While Sheckly loses his reason on the ground, “The Odyssey of Flight 33,” which aired in February of 1961, goes inside a plane during a flight gone dramatically awry. Like Flight 370, Global 33 is, as “Twilight Zone” creator Rod Serling tells us at the beginning of the episode, “a safe, well-engineered, perfectly designed machine.” But that modern triumph of design is not a perfect safeguard against mishap. Global 33 suddenly accelerates dramatically. When it slows down, and the jet dips below the clouds, the flight crew sees the island of Manhattan out the window, but populated by dinosaurs rather than skyscrapers. Speeding up again, they reach 1933. The episode ends with the pilot trying one last time, with diminishing fuel reserves, to reach the present day.
In a contemporary viewing, the time-travel details of “The Odyssey of Flight 33″ matter less than the way the episode captures the crew and passengers’ growing worries about began as a routine flight. Janie (Beverly Brown), the chief stewardess, tells Paula (Nancy Rennick) that something has gone wrong, but encourages her to continue coffee service “with a smile” so as not to disturb the passengers. The captain (John Anderson) eventually tells the stewardesses to stay out of the cockpit, so the crew’s alarm won’t filter back to the passengers. Eventually, he comes clean over the intercom, asking the passengers to pray, which gives them something to do rather than panic. There is a real dignity to the crew’s efforts to keep their charges and each other calm, even as they confront circumstances beyond their understanding, and the growing possibility of their deaths. Even if the scenario is frightening, the characters’ comportment and bravery are a comforting image.

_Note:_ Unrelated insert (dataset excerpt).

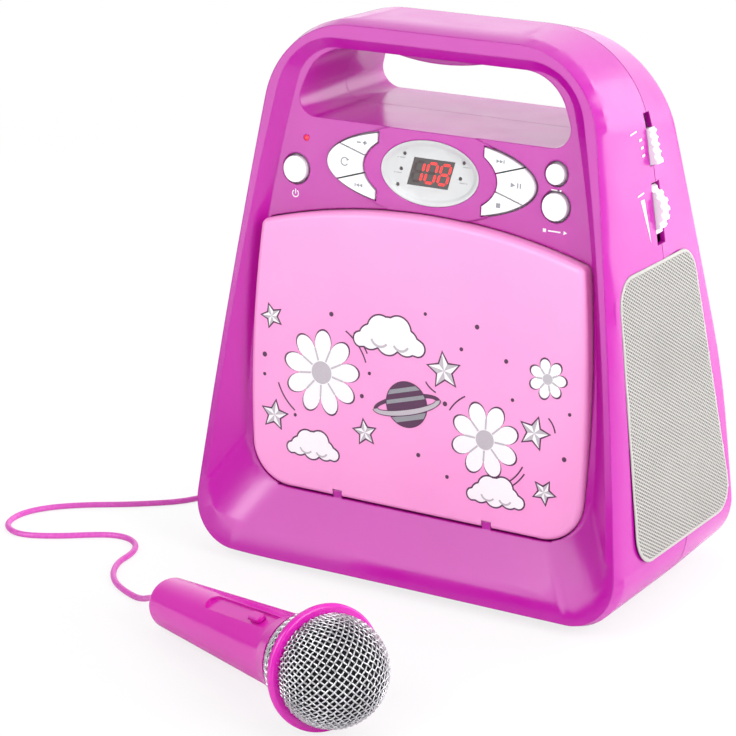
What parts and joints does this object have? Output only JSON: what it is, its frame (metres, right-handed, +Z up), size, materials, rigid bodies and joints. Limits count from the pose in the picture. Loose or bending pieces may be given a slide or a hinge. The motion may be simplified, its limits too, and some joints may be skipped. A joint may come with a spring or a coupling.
{
  "type": "karaoke machine with disc tray",
  "caption": "Upright karaoke machine with a handle tunnel, a front disc door, side speakers, a key panel with an oval display and a corded microphone lying in front.",
  "frame": {"origin": "on the floor, under the middle of the plane where the front and rear shells meet", "axes": "-Y is the machine's front, +X its right side as seen from the front, +Z up"},
  "size_m": [0.3417, 0.4277, 0.2705],
  "materials": {
    "body_plastic": "gloss",
    "door_plastic": "satin",
    "well_plastic": "matte",
    "fascia_plastic": "satin",
    "white_plastic": "gloss",
    "window_plastic": "gloss",
    "black_plastic": "matte",
    "clear_red_plastic": "gloss",
    "board": "satin",
    "grille_metal": "satin",
    "black_metal": "satin",
    "ferrite": "matte",
    "cone_paper": "matte",
    "steel": "satin",
    "lens_glass": "gloss",
    "black_rubber": "matte",
    "mic_plastic": "gloss",
    "mesh_metal": "satin",
    "cord_plastic": "satin"
  },
  "bodies": {
    "cabinet": {"front_shell": "body_plastic", "rear_shell": "body_plastic", "disc_well": "well_plastic", "deck_plate": "steel", "deck_dampers": "black_rubber", "spindle_motor": "steel", "guide_rods": "steel", "feed_motor": "steel", "display_fascia": "fascia_plastic", "display_window": "window_plastic", "digit_module": "black_plastic", "indicator_leds": "clear_red_plastic", "power_led": "clear_red_plastic", "key_board": "board", "key_switches": "black_plastic", "main_board": "board", "side_board": "board", "left_grille": "grille_metal", "right_grille": "grille_metal", "speaker_baskets": "black_metal", "speaker_magnets": "ferrite", "speaker_cones": "cone_paper", "battery_contacts": "steel", "dc_socket": "black_plastic", "mic_sockets": "black_plastic", "usb_socket": "steel", "rubber_feet": "black_rubber", "case_screws": "steel", "volume_pot": "steel", "function_switch": "steel", "door_hinge_pins": "steel", "cord_run": "cord_plastic", "cord_coil": "cord_plastic", "cord_lead": "cord_plastic", "mic_plug": "mic_plastic"},
    "door": {"disc_door": "door_plastic"},
    "hub": {"spindle_hub": "black_plastic"},
    "sled": {"pickup_sled": "black_plastic", "pickup_lens": "lens_glass"},
    "screw": {"feed_screw": "steel"},
    "volume": {"volume_wheel": "white_plastic"},
    "function": {"function_knob": "white_plastic"},
    "hatch": {"battery_door": "body_plastic"},
    "microphone": {"mic_body": "mic_plastic", "mic_gland": "mic_plastic", "mic_basket": "mesh_metal", "mic_ring": "mic_plastic", "mic_grille": "mesh_metal", "mic_capsule": "black_plastic"},
    "mic_switch": {"mic_switch_knob": "mic_plastic"},
    "key_left_upper": {"key_left_upper": "white_plastic"},
    "key_left_middle": {"key_left_middle": "white_plastic"},
    "key_left_lower": {"key_left_lower": "white_plastic"},
    "key_right_upper": {"key_right_upper": "white_plastic"},
    "key_right_middle": {"key_right_middle": "white_plastic"},
    "key_right_lower": {"key_right_lower": "white_plastic"},
    "key_left_round": {"key_left_round": "white_plastic"},
    "key_right_small": {"key_right_small": "white_plastic"},
    "key_right_large": {"key_right_large": "white_plastic"}
  },
  "joints": [
    {"name": "door_hinge", "type": "hinge", "parent": "cabinet", "child": "door", "pos_m": [0, -0.0572, 0.0406], "axis": [1, 0, 0], "range_deg": [0, 45]},
    {"name": "disc_spin", "type": "hinge", "parent": "cabinet", "child": "hub", "pos_m": [0, -0.04438, 0.10727], "axis": [0, -0.9962, 0.0872], "continuous": true},
    {"name": "sled_slide", "type": "slide", "parent": "cabinet", "child": "sled", "axis": [1, 0, 0], "range_m": [0, 0.032]},
    {"name": "feed_screw_turn", "type": "hinge", "parent": "cabinet", "child": "screw", "pos_m": [0.005, -0.03666, 0.09455], "axis": [1, 0, 0], "range_deg": [0, 1920]},
    {"name": "volume_turn", "type": "hinge", "parent": "cabinet", "child": "volume", "pos_m": [0.08851, 0, 0.187], "axis": [0, 1, 0], "range_deg": [-140, 140]},
    {"name": "function_slide", "type": "slide", "parent": "cabinet", "child": "function", "axis": [-0.2588, 0, 0.9659], "range_m": [0, 0.007]},
    {"name": "battery_door_pull", "type": "slide", "parent": "cabinet", "child": "hatch", "axis": [0, 1, 0], "range_m": [0, 0.025]},
    {"name": "mic_lift", "type": "slide", "parent": "cabinet", "child": "microphone", "axis": [0, 0, 1], "range_m": [0, 0.06]},
    {"name": "mic_switch_slide", "type": "slide", "parent": "microphone", "child": "mic_switch", "axis": [-0.8826, 0.4405, -0.1642], "range_m": [0, 0.004]},
    {"name": "key_left_upper_press", "type": "slide", "parent": "cabinet", "child": "key_left_upper", "axis": [0, 0.9962, -0.0872], "range_m": [0, 0.0008], "stiffness_N_per_m": 500, "springref_m": -0.001},
    {"name": "key_left_middle_press", "type": "slide", "parent": "cabinet", "child": "key_left_middle", "axis": [0, 0.9962, -0.0872], "range_m": [0, 0.0008], "stiffness_N_per_m": 500, "springref_m": -0.001},
    {"name": "key_left_lower_press", "type": "slide", "parent": "cabinet", "child": "key_left_lower", "axis": [0, 0.9962, -0.0872], "range_m": [0, 0.0008], "stiffness_N_per_m": 500, "springref_m": -0.001},
    {"name": "key_right_upper_press", "type": "slide", "parent": "cabinet", "child": "key_right_upper", "axis": [0, 0.9962, -0.0872], "range_m": [0, 0.0008], "stiffness_N_per_m": 500, "springref_m": -0.001},
    {"name": "key_right_middle_press", "type": "slide", "parent": "cabinet", "child": "key_right_middle", "axis": [0, 0.9962, -0.0872], "range_m": [0, 0.0008], "stiffness_N_per_m": 500, "springref_m": -0.001},
    {"name": "key_right_lower_press", "type": "slide", "parent": "cabinet", "child": "key_right_lower", "axis": [0, 0.9962, -0.0872], "range_m": [0, 0.0008], "stiffness_N_per_m": 500, "springref_m": -0.001},
    {"name": "key_left_round_press", "type": "slide", "parent": "cabinet", "child": "key_left_round", "axis": [0, 0.9962, -0.0872], "range_m": [0, 0.0008], "stiffness_N_per_m": 500, "springref_m": -0.001},
    {"name": "key_right_small_press", "type": "slide", "parent": "cabinet", "child": "key_right_small", "axis": [0, 0.9962, -0.0872], "range_m": [0, 0.0008], "stiffness_N_per_m": 500, "springref_m": -0.001},
    {"name": "key_right_large_press", "type": "slide", "parent": "cabinet", "child": "key_right_large", "axis": [0, 0.9962, -0.0872], "range_m": [0, 0.0008], "stiffness_N_per_m": 500, "springref_m": -0.001}
  ],
  "couplings": [
    {"joint": "feed_screw_turn", "follows": "sled_slide", "rad_per_m": 1047.2}
  ]
}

“The Twilight Zone” aired a number of other episodes that addressed the anxieties and risks of flight, whether characters were seeing mysterious creatures on airplane wings, or failing to be seen from the ground after crashes. And Rod Serling’s brother, Robert, who covered aviation issues for United Press International, wrote “The President’s Plane Is Missing,” which became a 1973 television movie (in a bit of aviation pop-culture overlap, Peter Graves, who plays the pilot in “Airplane!”, shows up as a journalist investigating the crash). The story addresses many of the same concerns that have come up during the investigation of Flight 370: fuel reserves, the possibility of a hijacking or other diversion, and the powerful effect of profound uncertainty, particularly when one of the dead passengers might be the president of the United States.
More recently, “Lost,” which ran on ABC from 2004 to 2010 also focused on the purported survivors of a plane crash. Watching the characters try to survive on a mysterious island, while resolving traumas from their pasts, was a fantasy rooted in the idea that there was something meaningful about the plane crash, rather than random, dreadful circumstance or malign intent. The concept is a hedge against happenstance: if technology fails, “Lost” told us that it must be for some reason, giving its spiritual elements a hint of the rational, or at least a search for some sort of balanced scales.
Both “The Twilight Zone” episodes and “Lost” ultimately had something in common: they focused on the people who were on the planes or who were investigating the planes, rather than on those waiting at airports for passengers who would never arrive. In “The Arrival,” one of the elements that makes Flight 107 so strange is that nobody calls to inquire about the people who were on board. All three stories imagine that somehow, at least some of the passengers make it out alive. As with some of the theories that Flight 370 might have landed somewhere in Asia, that’s a comforting dream. If the passengers on missing planes are alive, even if they are traveling through time, or struggling to survive, or behind held hostage by terrorists who have yet to speak, we do not yet have to reckon with the magnitude of their loss.